Just to clarify there are a number of VM guests with small amounts of RAM that are running Windows OS, on continuously for a week then crash.
I appreciate that the physical host is crashing however it may simply be that a number of VM guests crashing in rapid succession is having an effect on VMWare Server and therefore the host. The only way to prove that one is to check the Windows logging on the VM guests and see what Windows on each VM guest thinks is going on and whether these fall in line with times in the linux logs on the host.
I am not sure this has been helpful but the logs might explain more about why the crashes are occuring.
Hi, I am having the same issue on my Debian Host.
It is a complete crash. I have physical access to the host, and not even the numlock is responding.

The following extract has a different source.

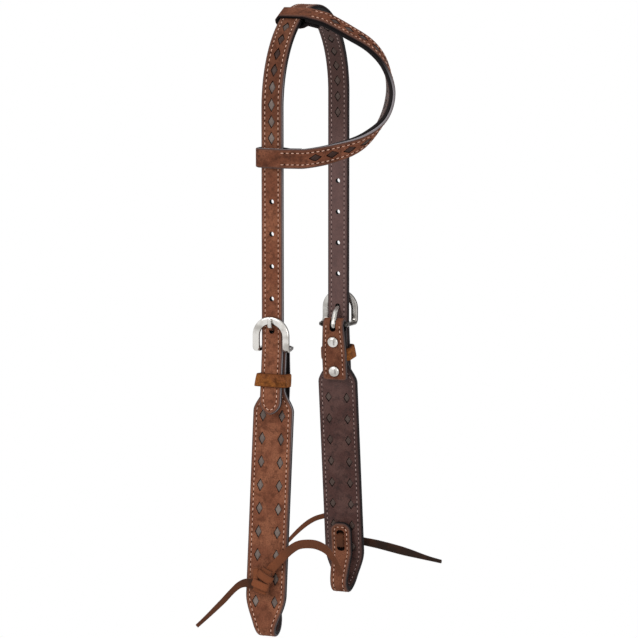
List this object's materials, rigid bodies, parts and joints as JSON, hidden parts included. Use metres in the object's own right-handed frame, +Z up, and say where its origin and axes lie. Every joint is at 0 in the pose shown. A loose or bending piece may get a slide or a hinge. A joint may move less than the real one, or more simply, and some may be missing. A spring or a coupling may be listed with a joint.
{
  "type": "western headstall",
  "caption": "Slip-ear western headstall: a two-ply leather crown with an ear loop, buckled to laced cheek straps that fold round the bit and close with knotted thongs.",
  "frame": {"origin": "underside of the crown strap's liner at the poll, in the middle of its width", "axes": "+Z up, +X to the horse's front, -Y to the horse's right side, where the ear loop is"},
  "size_m": [0.1461, 0.1988, 0.4839],
  "materials": {
    "outer_leather": "rough nap",
    "liner_leather": "smooth",
    "lace": "smooth",
    "keeper_leather": "smooth",
    "tie_leather": "soft",
    "nickel": "polished"
  },
  "bodies": {
    "crown": {"crown_strap": "outer_leather", "crown_liner": "liner_leather", "right_crown_lace": "lace", "left_crown_lace": "lace"},
    "ear": {"ear_strap": "outer_leather", "ear_liner": "liner_leather", "ear_lace": "lace"},
    "right_cheek": {"right_cheek_strap": "outer_leather", "right_cheek_liner": "liner_leather", "right_cheek_front_lace": "lace", "right_cheek_back_lace": "lace", "right_billet": "outer_leather", "right_billet_liner": "liner_leather", "right_upper_post": "nickel", "right_upper_screw": "nickel", "right_lower_post": "nickel", "right_lower_screw": "nickel", "right_tie": "tie_leather", "right_tie_front_tail": "tie_leather", "right_tie_back_tail": "tie_leather"},
    "right_keeper": {"right_keeper": "keeper_leather"},
    "right_buckle": {"right_buckle": "nickel"},
    "right_tongue": {"right_tongue": "nickel"},
    "left_cheek": {"left_cheek_strap": "outer_leather", "left_cheek_liner": "liner_leather", "left_cheek_front_lace": "lace", "left_cheek_back_lace": "lace", "left_billet": "outer_leather", "left_billet_liner": "liner_leather", "left_upper_post": "nickel", "left_upper_screw": "nickel", "left_lower_post": "nickel", "left_lower_screw": "nickel", "left_tie": "tie_leather", "left_tie_front_tail": "tie_leather", "left_tie_back_tail": "tie_leather"},
    "left_keeper": {"left_keeper": "keeper_leather"},
    "left_buckle": {"left_buckle": "nickel"},
    "left_tongue": {"left_tongue": "nickel"}
  },
  "joints": [
    {"name": "ear_slip", "type": "hinge", "parent": "crown", "child": "ear", "pos_m": [0, 0.01533, -0.107], "axis": [1, 0, 0], "range_deg": [-3, 0.3]},
    {"name": "right_cheek_swing", "type": "hinge", "parent": "crown", "child": "right_cheek", "pos_m": [0, -0.0629, -0.2555], "axis": [-1, 0, 0], "range_deg": [-8, 8]},
    {"name": "right_keeper_slide", "type": "slide", "parent": "right_cheek", "child": "right_keeper", "axis": [0, 0.1149, 0.9934], "range_m": [-0.005, 0.001]},
    {"name": "right_buckle_tilt", "type": "hinge", "parent": "crown", "child": "right_buckle", "pos_m": [0, -0.0629, -0.2555], "axis": [1, 0, 0], "range_deg": [0, 4]},
    {"name": "right_tongue_lift", "type": "hinge", "parent": "right_buckle", "child": "right_tongue", "pos_m": [0, -0.0629, -0.2555], "axis": [1, 0, 0], "range_deg": [0, 6]},
    {"name": "left_cheek_swing", "type": "hinge", "parent": "crown", "child": "left_cheek", "pos_m": [0, 0.0629, -0.2555], "axis": [1, 0, 0], "range_deg": [-8, 8]},
    {"name": "left_keeper_slide", "type": "slide", "parent": "left_cheek", "child": "left_keeper", "axis": [0, -0.1149, 0.9934], "range_m": [-0.005, 0.001]},
    {"name": "left_buckle_tilt", "type": "hinge", "parent": "crown", "child": "left_buckle", "pos_m": [0, 0.0629, -0.2555], "axis": [-1, 0, 0], "range_deg": [0, 4]},
    {"name": "left_tongue_lift", "type": "hinge", "parent": "left_buckle", "child": "left_tongue", "pos_m": [0, 0.0629, -0.2555], "axis": [-1, 0, 0], "range_deg": [0, 6]}
  ]
}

I have setup vmware-server on the same physical hardware, but with diffirent linux os for the host, but the issues remains the same. The host os's I have tried include fedora7, opensuse10.3, redhat9 and archlinux.
I am able to run as many linux guest machines as I want and all is well, except maybe speed. but as soon as I run a Windows2003 guest os, even on it's own, my HOST will crash for no apparent reason...
I have attached the logs for your interest:
The host works fine before it "just dies"!
I have attached a linux guest log just for fun - it doesn't teach me anything.
I have also attached the windows2003 log - for what it is worth.
Any addition for feedback or suggestion that anybody might have will be greatly appreciated
Logs.zip 1.9 K
Well it seems that there was nothing i could do to solve the issue accept install a different OS.
All the issues we were having was with Centos 5.1 installed.... installed Ubuntu 8.04 and host has been up with no issues for about 2 months now.
Not sure what the go was, possibly some issues with hardware/drivers that centos didnt like. All is well now though, so unless you are completely against it, i would recommend trying Ubuntu 8.04 TLS and see if your issues are resolved.